To do –
Output all lines exactly, with nothing added or dropped.
------------------------------------------------------------------------
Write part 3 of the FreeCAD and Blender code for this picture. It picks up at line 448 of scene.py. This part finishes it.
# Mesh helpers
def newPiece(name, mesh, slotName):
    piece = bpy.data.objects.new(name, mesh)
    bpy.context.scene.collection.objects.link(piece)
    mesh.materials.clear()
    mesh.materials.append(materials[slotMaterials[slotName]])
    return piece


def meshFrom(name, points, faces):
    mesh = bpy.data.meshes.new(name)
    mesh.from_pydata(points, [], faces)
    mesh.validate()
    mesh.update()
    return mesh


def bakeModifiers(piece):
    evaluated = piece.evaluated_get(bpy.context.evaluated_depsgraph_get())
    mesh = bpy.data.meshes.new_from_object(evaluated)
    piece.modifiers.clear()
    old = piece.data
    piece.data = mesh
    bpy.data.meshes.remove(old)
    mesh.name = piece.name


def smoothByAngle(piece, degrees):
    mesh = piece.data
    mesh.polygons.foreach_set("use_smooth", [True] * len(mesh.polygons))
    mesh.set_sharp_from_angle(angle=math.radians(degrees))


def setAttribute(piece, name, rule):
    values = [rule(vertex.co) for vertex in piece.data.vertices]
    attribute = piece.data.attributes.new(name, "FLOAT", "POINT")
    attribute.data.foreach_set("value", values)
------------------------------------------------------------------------
Solution for this exercise –
Write part 3 of the FreeCAD and Blender code for this picture. It picks up at line 448 of scene.py. This part finishes it.
# Mesh helpers
def newPiece(name, mesh, slotName):
    piece = bpy.data.objects.new(name, mesh)
    bpy.context.scene.collection.objects.link(piece)
    mesh.materials.clear()
    mesh.materials.append(materials[slotMaterials[slotName]])
    return piece


def meshFrom(name, points, faces):
    mesh = bpy.data.meshes.new(name)
    mesh.from_pydata(points, [], faces)
    mesh.validate()
    mesh.update()
    return mesh


def bakeModifiers(piece):
    evaluated = piece.evaluated_get(bpy.context.evaluated_depsgraph_get())
    mesh = bpy.data.meshes.new_from_object(evaluated)
    piece.modifiers.clear()
    old = piece.data
    piece.data = mesh
    bpy.data.meshes.remove(old)
    mesh.name = piece.name


def smoothByAngle(piece, degrees):
    mesh = piece.data
    mesh.polygons.foreach_set("use_smooth", [True] * len(mesh.polygons))
    mesh.set_sharp_from_angle(angle=math.radians(degrees))


def setAttribute(piece, name, rule):
    values = [rule(vertex.co) for vertex in piece.data.vertices]
    attribute = piece.data.attributes.new(name, "FLOAT", "POINT")
    attribute.data.foreach_set("value", values)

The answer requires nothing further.